After graduation, Park attended Troy University to study criminal justice, but after the first year of school he began to lose focus.
“I partied a little too much,” Park said. “Once my parents found out, they said ‘no, you're done.'”
Park, no longer a student at the university, applied for classes at a local community college. Frustrated with the feeling of not advancing anywhere, he made the decision to quit college all together.
“I was not going anywhere there,” Park stated. “I was going to go do what I wanted to do from the start.”Park followed his childhood goal and the family tradition of military service, enlisting into the Navy in December of 2006. Several of his family members had served as pilots in the military, but a different job caught Park's eye.

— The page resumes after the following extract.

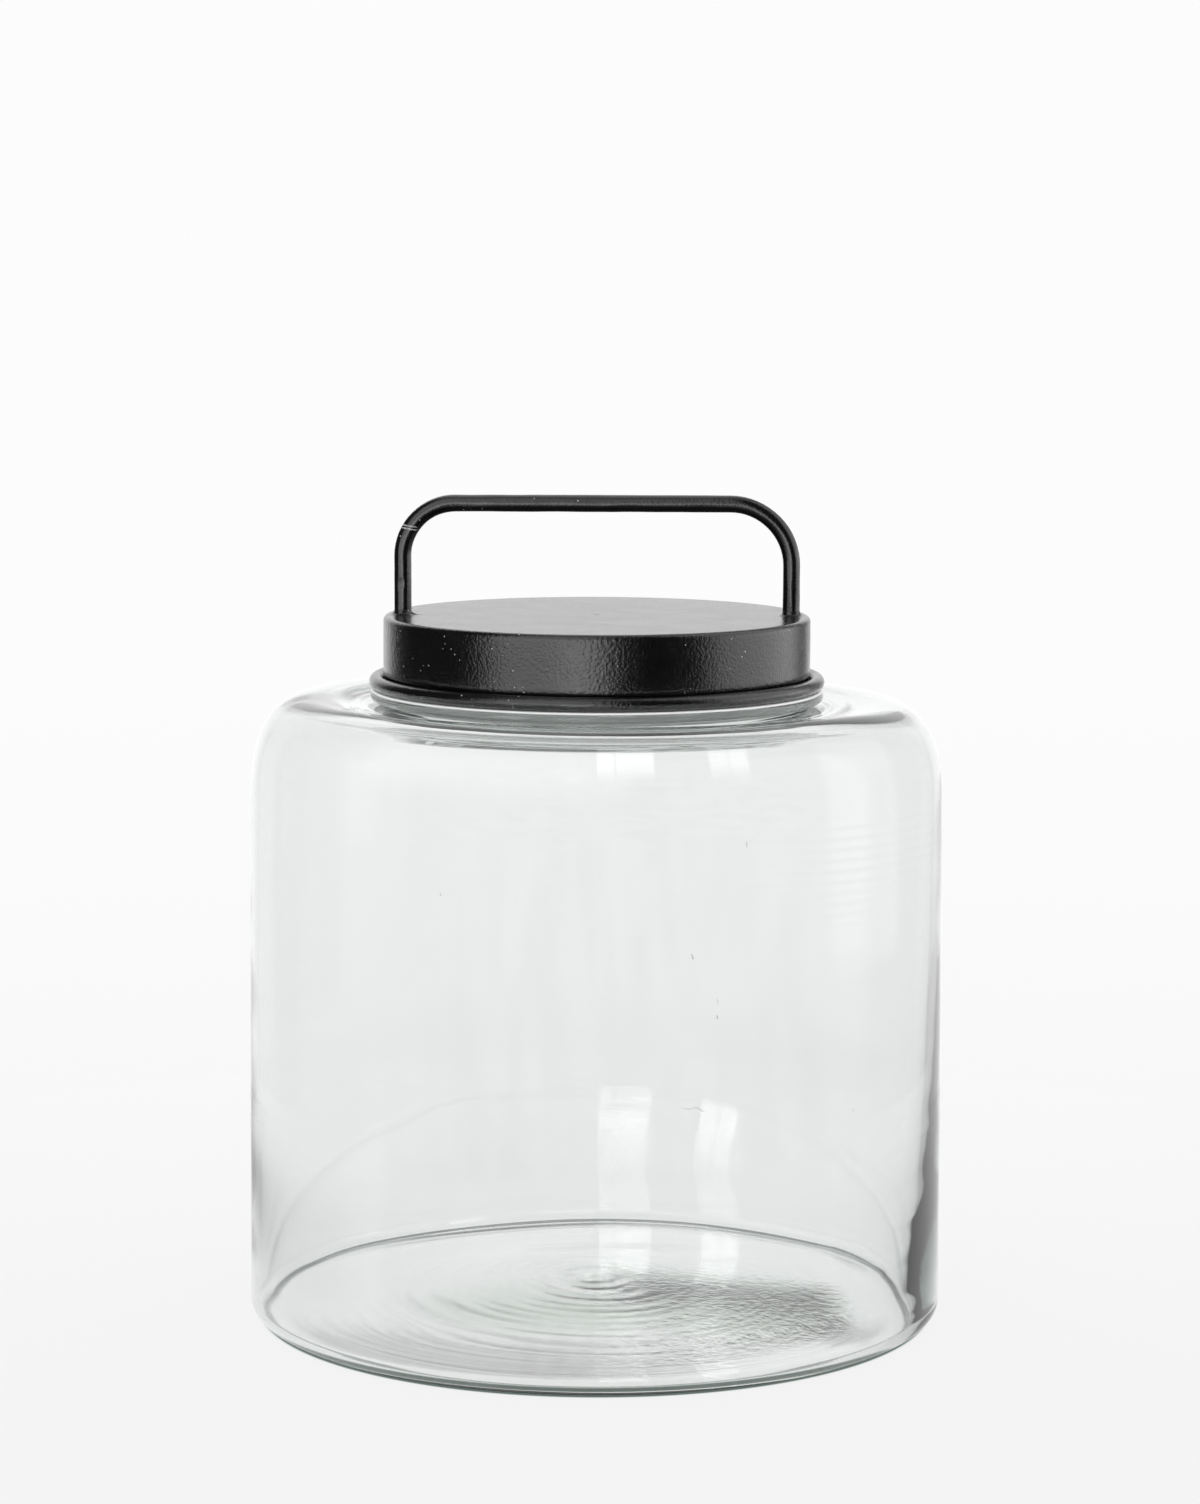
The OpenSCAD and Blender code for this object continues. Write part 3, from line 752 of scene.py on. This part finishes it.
seal = add("seal", lathe("seal", densify(seal_profile + seal_profile[:1], 2.5 * MM)[:-1], 224), mat_seal, "seal", "seal_ring", slot="seal_silicone")

# ---------------------------------------------------------------- handle
h_lo, h_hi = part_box("handle_rod")
ROD = 3.15 * MM
XL = h_hi.x - ROD
HZ = h_hi.z - ROD
BL, BR = 19.2 * MM, 22.4 * MM


def rod_path():
    pts = [(-XL, TOP_Z), (-XL, HZ - BL)]
    pts += [(-XL + BL - BL * math.cos(a), HZ - BL + BL * math.sin(a)) for a in np.linspace(0, math.pi / 2, 17)[1:]]
    pts += [(XL - BR, HZ)]
    pts += [(XL - BR + BR * math.sin(a), HZ - BR + BR * math.cos(a)) for a in np.linspace(0, math.pi / 2, 17)[1:]]
    pts += [(XL, TOP_Z)]
    return densify(pts, 1.5 * MM)


path2 = rod_path()
tang = np.gradient(path2, axis=0)
tang /= np.linalg.norm(tang, axis=1)[:, None]
nor = np.stack([tang[:, 1], -tang[:, 0]], 1)
seg = 40
ang = np.linspace(0, 2 * math.pi, seg, endpoint=False)
cum = np.r_[0, np.cumsum(np.linalg.norm(np.diff(path2, axis=0), axis=1))]
hw = Waves(61, 10, 3, 60)
rr = ROD - np.abs(0.05 * MM * hw(ang[None, :], cum[:, None]))
# a small nick low on the left leg, at the front
rr = rr - 0.45 * MM * np.exp(-(((cum[:, None] - 11.6 * MM) / (0.9 * MM)) ** 2)) * np.exp(-(((np.cos(ang[None, :] - math.radians(250)) - 1) / 0.12) ** 2))
X = path2[:, 0][:, None] + rr * np.cos(ang)[None, :] * nor[:, 0][:, None]
Z = path2[:, 1][:, None] + rr * np.cos(ang)[None, :] * nor[:, 1][:, None]
Y = rr * np.sin(ang)[None, :] + 0 * X
me = grid_mesh("rod", np.stack([X, Y, Z], -1), pole0=(path2[0, 0], 0, path2[0, 1]), pole1=(path2[-1, 0], 0, path2[-1, 1]))
scuffed(mat_handle, [((-0.0688, -0.0028, 0.2892), (0.16, 0.0, 1.0), 0.00036, 0.0040), ((-0.0684, -0.0028, 0.2881), (0.16, 0.0, 1.0), 0.00030, 0.0038)])
rod = add("rod", me, mat_handle, "lid", "handle_rod", slot="handle_paint")


def weld_mesh(name, cx, seed, tail=False):
    fw = Waves(seed, 9, 9, 1, 0.3)
    prof = [(ROD - 0.2 * MM, 1.9 * MM)] + [(ROD + 1.9 * MM + 1.9 * MM * math.cos(math.radians(a)), 1.9 * MM + 1.9 * MM * math.sin(math.radians(a))) for a in np.linspace(180, 270, 10)] + [(ROD - 0.2 * MM, 0.0)]
    p = densify(prof, 0.4 * MM)
    th = np.linspace(0, 2 * math.pi, 72, endpoint=False)[None, :]
    r, z = p[:, 0][:, None], p[:, 1][:, None]
    k = (r > ROD) * 1.0
    f = 1 - 0.14 * np.abs(fw(th, 0)) * k
    run = 1.3 * np.exp(-((th % (2 * math.pi) - 0.0) / 0.30) ** 2) + 1.3 * np.exp(-((th % (2 * math.pi) - 2 * math.pi) / 0.30) ** 2) if tail else 0.0
    rn = ROD + (r - ROD) * f * (1 + run * (z < 0.9 * MM))
    zn = z * (1 - 0.12 * np.abs(fw(th + 1, 0)))
    xyz = np.stack([cx + rn * np.cos(th), rn * np.sin(th), TOP_Z + zn], -1)
    return grid_mesh(name, xyz, closed_v=True, flip=True)


weld_l = add("weld_left", weld_mesh("weld_left", -XL, 5, tail=True), mat_handle, "lid", "handle_weld_left", slot="weld_paint")
weld_r = add("weld_right", weld_mesh("weld_right", XL, 6), mat_handle, "lid", "handle_weld_right", slot="weld_paint")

“I was looking at the list of jobs available to me and corpsman stuck out the most, mainly because of my grandfather,” Park explained. “He was a Marine, and when I asked him what he thought about it he told me I should be a corpsman.”
Now a combat trauma management instructor with the 1st Marine Division Surgeon's Office, Park is given the opportunity to impact the lives of the Sailors and Marines he teaches.
“What motivates me the most is seeing that I'm making a difference,” Park said. “I am the one teaching these Sailors and Marines how to save lives in combat. I love it. I don't think there could be another job right now that could make me feel as satisfied as I do as an instructor. It's always something I am going to hold on to.” Park added, “I have the torch now and I am going to carry it on until the next person comes to take it from me.”
Park said the mentorship and support from the Sailors and Marines he's had the chance to work with during experiences both good and bad shaped him into the Sailor he is today. Park's hard work and dedication has not gone unnoticed.
Park's command selected him to represent 1st Marine Division in front of a review board for I Marine Expeditionary Force Junior Sailor of the Year, which is recognition of a sailor's superior performance, outstanding achievement, exemplary personal conduct and military bearing.
“I was nervous and happy to be selected,” Park explained. “I was happy to do it because I am representing 1st Marine Division. The nervous part was that I was representing 1st Marine Division. I'd be the face of 1st Marine Division's junior Sailor.”
The review board staffed by Navy master chiefs selected Park from the pool of Sailors in I MEF to earn the prestigious recognition for his superior performance and outstanding achievements.
Navy Hospital Corpsman Petty Officer 2nd Class Robert Park, a combat trauma management instructor with the 1st Marine Division Surgeon's Office, stands at attention during an award ceremony aboard Camp Pendleton, Calif., Feb. 29, 2016. Park was selected as I Marine Expeditionary Force's Junior Sailor of the Year, and was awarded the Navy and Marine Corps Commendation Medal by Lt. Gen. David Berger, commanding general of I MEF. (U.S. Marine Corps photo by Staff Sgt. Justin Kronenberg)
Honored by the selection, Park said he finds the most rewarding part of his job not being selected as Junior Sailor of the Year but knowing that someday a Sailor or Marine he had as a student will save a life.
“Whenever something does happen down the line and these Sailors and Marines I've taught have to go and do what they have been taught and save someone's life to prevent names from going on memorials, to prevent names from going on walls, to prevent names from going on memorial bands. That's the most rewarding thing to me,” Park said.
Park continues to carry the torch and remains focused not on his personal awards and achievements but of the lives that can be saved by the Sailors and Marines he teaches.